Where do you draw influences from?

We were inspired by the energy of the early rave records. Bands talk about the punk movement, the ska movement, and all these important movements that have great records. But the early rave movement always seems to get looked over. But we were a part of that, we were in it. So we feel like we’re probably one of the only bands that can stand up and say, “We were there, we own it, and these are our sounds.” We’re suing sounds that we created in the beginning. We’re not trying to get on any revival trip or make retro music. We’re just trying to make what is part of British culture but deliver it in a current, kind of now. To remind people about that.

Is this album and tour a beginning of a new pathway for the group?

We’ve come from hating each other.
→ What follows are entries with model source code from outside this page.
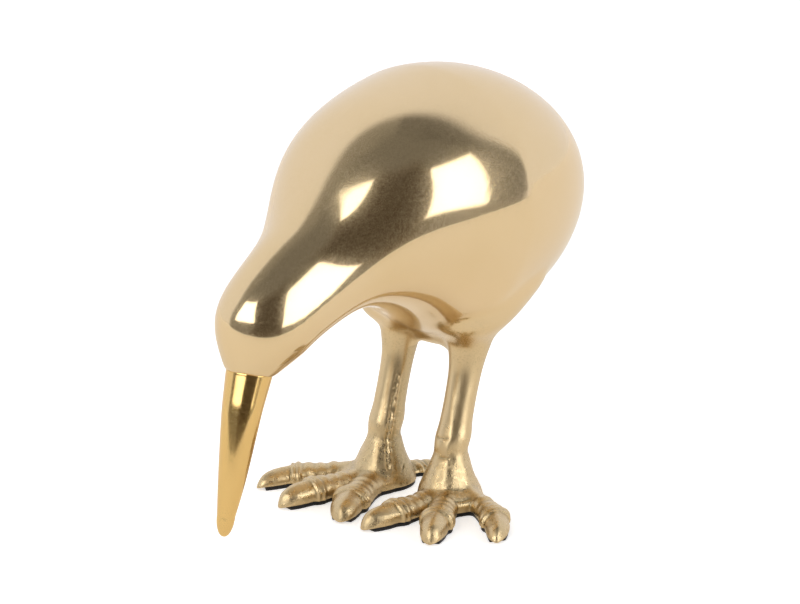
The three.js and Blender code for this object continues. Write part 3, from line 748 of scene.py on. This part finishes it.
feet = {}
soles = {}
for word, foot in FEET.items():
    side, toe_out = foot[:2]
    toes = [Toe(foot, *spec) for spec in TOES]
    skins = [shank(side), palm(side, toe_out)] + [t.flesh() for t in toes] + [t.horn() for t in toes]
    mesh = melt("leg_" + word, skins, GRAIN)
    rub(mesh, 3, push=0.0)
    points = get_points(mesh)
    z = points[:, 2]
    from_ankle = np.hypot(*(points[:, :2] - place(side * leg_spacing / 2, 0, 0)[:2]).T)
    round_ankle = rise_and_fall(z, 4, 7, 30, 40) * (1 - ramp(from_ankle, 17, 23))
    rub(mesh, 30, round_ankle, push=0.0)
    keep_side(mesh, SEAM, above=False, fill=False)
    points = get_points(mesh)
    marks = mould_marks(points, side, toes, place(*palm_middle(side, toe_out), 0)[:2])
    marks *= 1 - ramp(points[:, 2], SEAM - 16, SEAM - 8)
    set_points(mesh, points + marks[:, None] * get_normals(mesh))
    soles[word] = (section(mesh, pad_top), toes)
    keep_side(mesh, pad_top, above=True, fill=True)
    browning_and_shade = hollows(mesh)
    if side < 0:  # beyond the mould's line the right leg was hardly polished
        # Painted shade as well: the right leg's side to the right of the camera, beyond the mould's line, is
        # made browner.
        turn, _ = round_leg(get_points(mesh), side)
        browning_and_shade = browning_and_shade + 0.4 * ramp(turn, SEAM_ROUND - 4, SEAM_ROUND + 14)
    mesh.attributes.new("hollow_and_shade", "FLOAT", "POINT").data.foreach_set("value", browning_and_shade)
    normals = take_core_surface(mesh, side)
    points = get_points(mesh)
    for toe in toes:
        ahead_of_tip, beside = toe.from_tip(points)
        end = np.clip((ahead_of_tip + DROOP_LENGTH) / DROOP_LENGTH, 0, 1.2)
        end *= (beside < toe.width / 2) * (points[:, 2] < 12)
        points[:, 2] -= DROOP * np.minimum(end, 1) ** 2
    set_points(mesh, points)
    near_cut = get_points(mesh)[:, 2] > SEAM - BLEND
    own = get_normals(mesh)
    own[near_cut] = normals[near_cut]
    shaded = own[read(mesh.loops, "vertex_index", 1, np.int32).ravel()]
    flat = np.repeat([not p.use_smooth for p in mesh.polygons], [p.loop_total for p in mesh.polygons])
    shaded[flat] = (0, 0, -1)
    mesh.normals_split_custom_set(shaded.tolist())
    piece = put("leg_%s_casting" % word, mesh)
    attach(piece, "root")
    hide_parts("leg_" + word)
    feet[word] = piece
    print(word, "leg:", len(mesh.vertices), "points")

# %% [markdown]
# ## The felt pads
# A sole stands on 2 mm of black wool felt. It is cut along the casting a little inside its edge, and stops
# short of the claws' bent ends. So we walk round the casting's own lower edge, pull that line in, and give
# it the slightly uneven side that a knife leaves in felt.

# %% Felt pads
FELT_INSET, FELT_SHORT = 0.45, 4.0
KNIFE_STEP, KNIFE_WANDER = 0.8, 0.12
# share of the felt's height, and how far its cut side bulges there
FELT_SIDE = [(1, -0.12), (0.85, 0.02), (0.5, 0.1), (0.15, 0.02), (0, -0.14)]


def felt_pad(line, toes):
    """Points and faces of a pad cut along a line."""
    closed = np.vstack([line, line[:1]])
    walked = np.concatenate([[0], np.cumsum(np.hypot(*np.diff(closed, axis=0).T))])
    at = np.arange(0, walked[-1] - KNIFE_STEP / 2, KNIFE_STEP)
    line = np.stack([np.interp(at, walked, closed[:, k]) for k in range(2)], 1)
    for _ in range(2):
        line = (np.roll(line, 1, 0) + 2 * line + np.roll(line, -1, 0)) / 4
    along = np.roll(line, -1, 0) - np.roll(line, 1, 0)
    outward = np.stack([along[:, 1], -along[:, 0]], 1) / np.hypot(*along.T)[:, None]
    if (line[:, 0] * np.roll(line[:, 1], -1) - line[:, 1] * np.roll(line[:, 0], -1)).sum() < 0:
        outward = -outward
    line = line - FELT_INSET * outward
    for toe in toes:
        ahead_of_tip, beside = toe.from_tip(line)
        too_far = np.clip(ahead_of_tip + FELT_SHORT, 0, None) * (beside < toe.width / 2)
        line = line - too_far[:, None] * toe.tip()[1]
    rows = []
    for share, bulge in FELT_SIDE:
        row = np.column_stack([line, np.full(len(line), pad_top * share)])
        row[:, :2] += (bulge + KNIFE_WANDER * lumps(row, 0.9, 11))[:, None] * outward
        rows.append(row)
    n = len(line)
    faces = [(r * n + i, (r + 1) * n + i, (r + 1) * n + (i + 1) % n, r * n + (i + 1) % n)
             for r in range(len(rows) - 1) for i in range(n)]
    underside = range(len(rows) * n - 1, (len(rows) - 1) * n - 1, -1)
    return np.vstack(rows), faces + [tuple(range(n)), tuple(underside)]


pads = []
for word, (line, toes) in soles.items():
    pad = put("felt_pad_" + word, new_mesh("felt_pad_" + word, *felt_pad(line, toes)))
    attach(pad, "root")
    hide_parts("foot_pad_" + word)
    pads.append(pad)
print("felt pads:", [len(pad.data.vertices) for pad in pads])

# %% [markdown]
# ## Finishes
# Colours are written as sRGB hex, as they are picked on a screen, and turned into the linear values that a
# shader works with. A finish needs many nodes, so one small function adds a node, sets it and links it.

# %% Colour and node helpers
def colour(code):
    """A colour written as sRGB hex, turned into the linear values that the shader wants."""
    channels = [int(code[i:i + 2], 16) / 255 for i in (1, 3, 5)]
    return (*[c / 12.92 if c <= 0.04045 else ((c + 0.055) / 1.055) ** 2.4 for c in channels], 1.0)


def add(material, kind, settings=None):
    """Adds a shader node of a kind. Keys in small letters are its properties. Others are inputs, by name or
    number, and are linked where the value is an output, or another node, whose first output is meant."""
    node = material.node_tree.nodes.new("ShaderNode" + kind)
    for key, value in (settings or {}).items():
        if isinstance(value, bpy.types.Node):
            value = value.outputs[0]
        if isinstance(key, str) and key[0].islower():
            setattr(node, key, value)
        elif isinstance(value, bpy.types.NodeSocket):
            material.node_tree.links.new(value, node.inputs[key])
        else:
            node.inputs[key].default_value = value
    return node


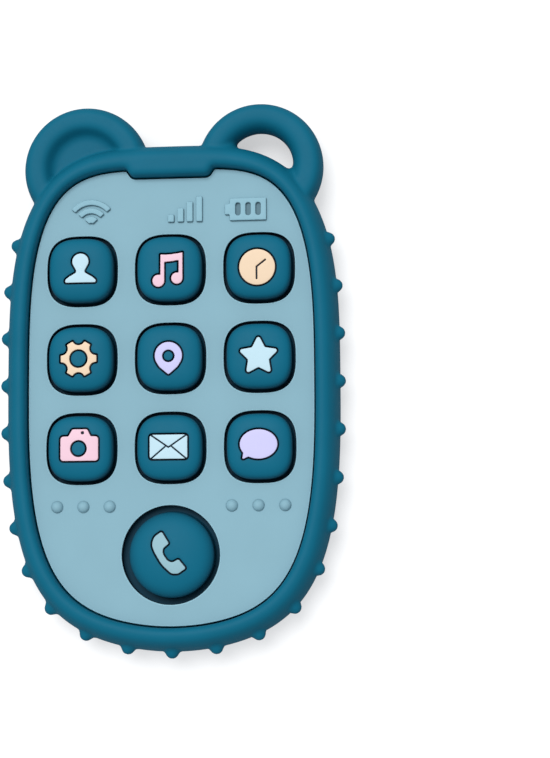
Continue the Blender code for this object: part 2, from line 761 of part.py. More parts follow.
def make_key(name, centre, spec, inlay_material):
    """A key and its inlay, both held by an empty that slides them."""
    place = (*centre, 0.0)
    top = spec["crown"]
    floor = top - INLAY_DEPTH
    key = key_loft("key_" + name, spec, key_profile(spec))
    pocket = inlay_block(name, INLAY_GAP, floor - INLAY_UNDER, top + CUT_OVER)
    boolean(key, pocket, "DIFFERENCE")
    inlay = inlay_block(name, 0.0, floor, top)
    inlay.name = "inlay_" + name
    for cutter in inlay_cutters(name, top):
        boolean(inlay, cutter, "DIFFERENCE")
    pivot = bpy.data.objects.new("slide_" + name, None)
    pivot.location = Vector(place) * MM
    bpy.context.scene.collection.objects.link(pivot)
    for piece, material_name in ((key, "teal"), (inlay, inlay_material)):
        piece.data.transform(Matrix.Translation(Vector(place) * MM))
        finish(piece, material_name, place, pivot)


def make_web(name, centre, spec):
    """Sloping ring from just above the well's ledge to just under the flange."""
    foot, head = spec["well"] - WEB_FOOT_GAP, spec["stem"] + WEB_HEAD_OUT
    rings = [(foot, WEB_LOW), (head, WEB_HIGH),
             (head - WEB_WALL, WEB_HIGH), (foot - WEB_WALL, WEB_LOW)]
    web = key_loft("web_" + name, spec, rings, centre, fewer=WEB_FEWER, loop=True)
    finish(web, "teal", (*centre, WEB_LOW))


make_body()
make_panel()
for key_name, (key_centre, key_spec, key_inlay) in KEYS.items():
    make_key(key_name, key_centre, key_spec, key_inlay)
    make_web(key_name, key_centre, key_spec)
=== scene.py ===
# A moulded silicone pad with a phone's face. It lies on its back on z = 0, face up
# along +Z, with its two ears at the +Y end: the right one (+X) is an open ring, the
# left one is closed by a thinner disc. A grey panel lies in a recess in the body, and
# ten keys with inlaid icons stand in the panel's holes on thin flexing webs.
# Lengths are in millimetres until a mesh is made; MM turns them into metres.
import math

import bpy
import numpy as np
from mathutils import Matrix, Vector
from mathutils.geometry import delaunay_2d_cdt


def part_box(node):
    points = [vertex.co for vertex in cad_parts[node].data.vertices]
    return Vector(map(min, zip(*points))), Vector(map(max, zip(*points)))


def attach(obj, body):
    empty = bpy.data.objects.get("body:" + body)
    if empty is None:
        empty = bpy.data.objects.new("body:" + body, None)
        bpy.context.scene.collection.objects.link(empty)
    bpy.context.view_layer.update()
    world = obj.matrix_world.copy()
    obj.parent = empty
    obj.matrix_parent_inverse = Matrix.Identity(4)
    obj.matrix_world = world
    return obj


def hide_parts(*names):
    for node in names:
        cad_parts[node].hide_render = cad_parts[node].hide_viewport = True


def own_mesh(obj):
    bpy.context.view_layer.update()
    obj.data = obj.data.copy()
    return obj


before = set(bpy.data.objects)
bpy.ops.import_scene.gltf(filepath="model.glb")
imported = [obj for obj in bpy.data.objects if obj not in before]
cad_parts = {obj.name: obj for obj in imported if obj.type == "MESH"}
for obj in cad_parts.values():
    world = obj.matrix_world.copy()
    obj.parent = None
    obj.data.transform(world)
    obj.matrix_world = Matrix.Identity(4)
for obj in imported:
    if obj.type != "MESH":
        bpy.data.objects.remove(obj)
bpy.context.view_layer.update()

MM = 0.001

# ---------------------------------------------------------------------------
# Places that come from the frame
# ---------------------------------------------------------------------------


def node_box(name):
    low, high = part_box(name)
    return [v * 1000 for v in low], [v * 1000 for v in high]


def key_centre(name):
    low, high = node_box("key_" + name)
    return (low[0] + high[0]) / 2, (low[1] + high[1]) / 2


KEYS = ("contact", "music", "clock", "settings", "place", "star",
        "camera", "letter", "speech", "call")
CENTRE = {key: key_centre(key) for key in KEYS}
GRID_Y = CENTRE["place"][1]
PANEL_BACK = node_box("face_panel")[0][2]
RIM_TOP = node_box("body_moulding")[1][2]
WEB_LOW = node_box("web_place")[0][2]
WEB_HIGH = node_box("web_place")[1][2]

# ---------------------------------------------------------------------------
# Sizes
# ---------------------------------------------------------------------------

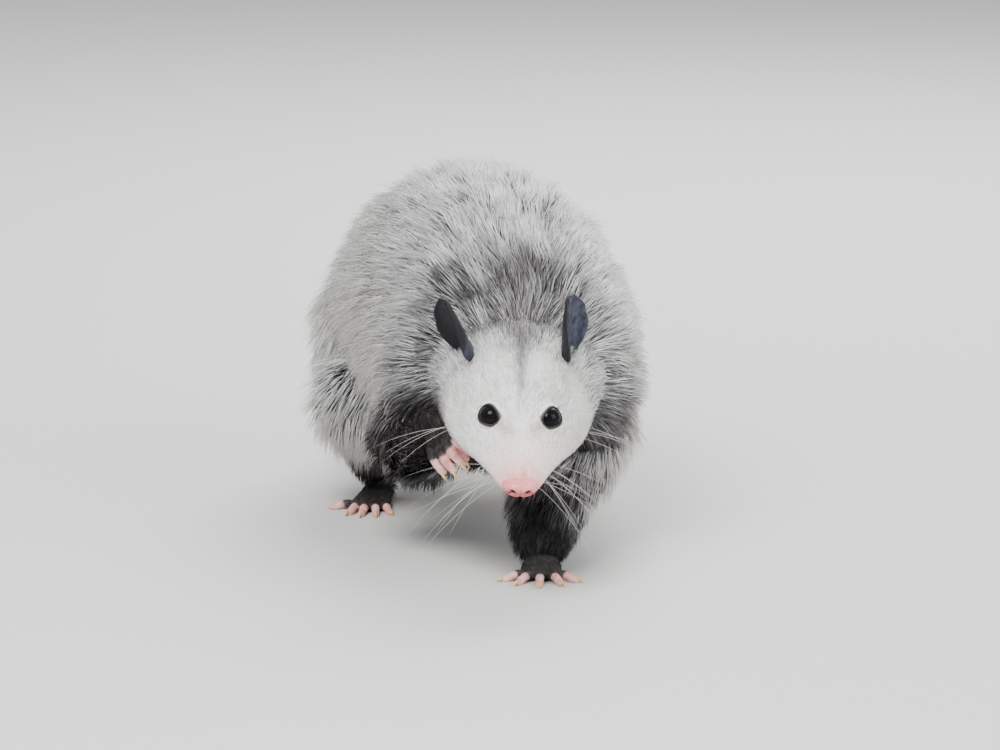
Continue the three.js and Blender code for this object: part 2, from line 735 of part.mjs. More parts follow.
// Tail: down from the rump and along the floor, parted into lengths
const TAIL_ROWS = [
  [-49, 378, 112, 17],
  [-51, 402, 98, 14.5],
  [-54, 426, 70, 12],
  [-57, 448, 38, 10.6],
  [-58, 474, 14, 9.7],
  [-55, 502, 0, 8.8],
  [-44, 530, 0, 7.8],
  [-25, 552, 0, 6.8],
  [0, 566, 0, 5.8],
  [26, 568, 0, 4.8],
  [48, 556, 0, 3.8],
  [60, 538, 0, 2.9],
].map(([x, y, z, radius]) => [x, y, Math.max(z, radius - TAIL_FLOOR), radius, radius]);
const TAIL_PARTS = 4;
const TAIL_RINGS = 7;
const TAIL_GAP_SHARE = 0.0006;
for (let part = 0; part < TAIL_PARTS; part++) {
  const last = part === TAIL_PARTS - 1;
  const from = part / TAIL_PARTS + (part ? TAIL_GAP_SHARE : 0);
  const to = (part + 1) / TAIL_PARTS - (last ? 0 : TAIL_GAP_SHARE);
  const size = { rings: TAIL_RINGS, sides: 11, domes: [0, last ? 2 : 0], from, to, up: vec(0, -0.2, 1) };
  make(
    `tail_${part + 1}`,
    (grow) => [tube(TAIL_ROWS, { ...size, grow }).intersect(ABOVE_FLOOR)],
    part === 0 ? ["rump"] : [],
  );
}

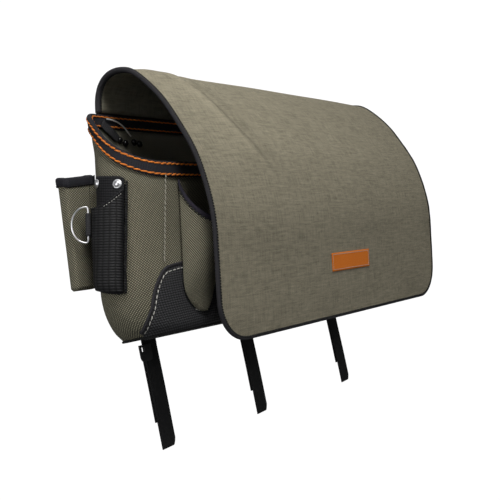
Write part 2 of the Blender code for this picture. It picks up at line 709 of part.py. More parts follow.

Me and Keith kind of falling out, not speaking to each other for two years back in 2003, back to being able to work together and get some good results. We don’t know about what will happen in the future we’re just doing this right now. We’re doing it to the maximum that we can. As far as a master plan, we’ve never had a master plan.

What do you want the audience at tomorrow’s show and the Chicago show to feel and think when it’s done?

We want people to be less shell-shocked. But we want them to leave having had the chance to let off some aggression. I’ve got no interest in people getting bogged down in politics and stuff like that. Public Enemy and Rage against the Machine are great bands that can do that. We’re not that kind of band. Prodigy works on a real primal level. It’s an attack on the senses, that’s what we want it to be. The music is meant to be dumb. It’s dumb and it’s cleaver at the same time, but we want it to be dumb. Like, “Fuck you, here it comes.” We’re not trying to be intelligent, that just doesn’t work for us.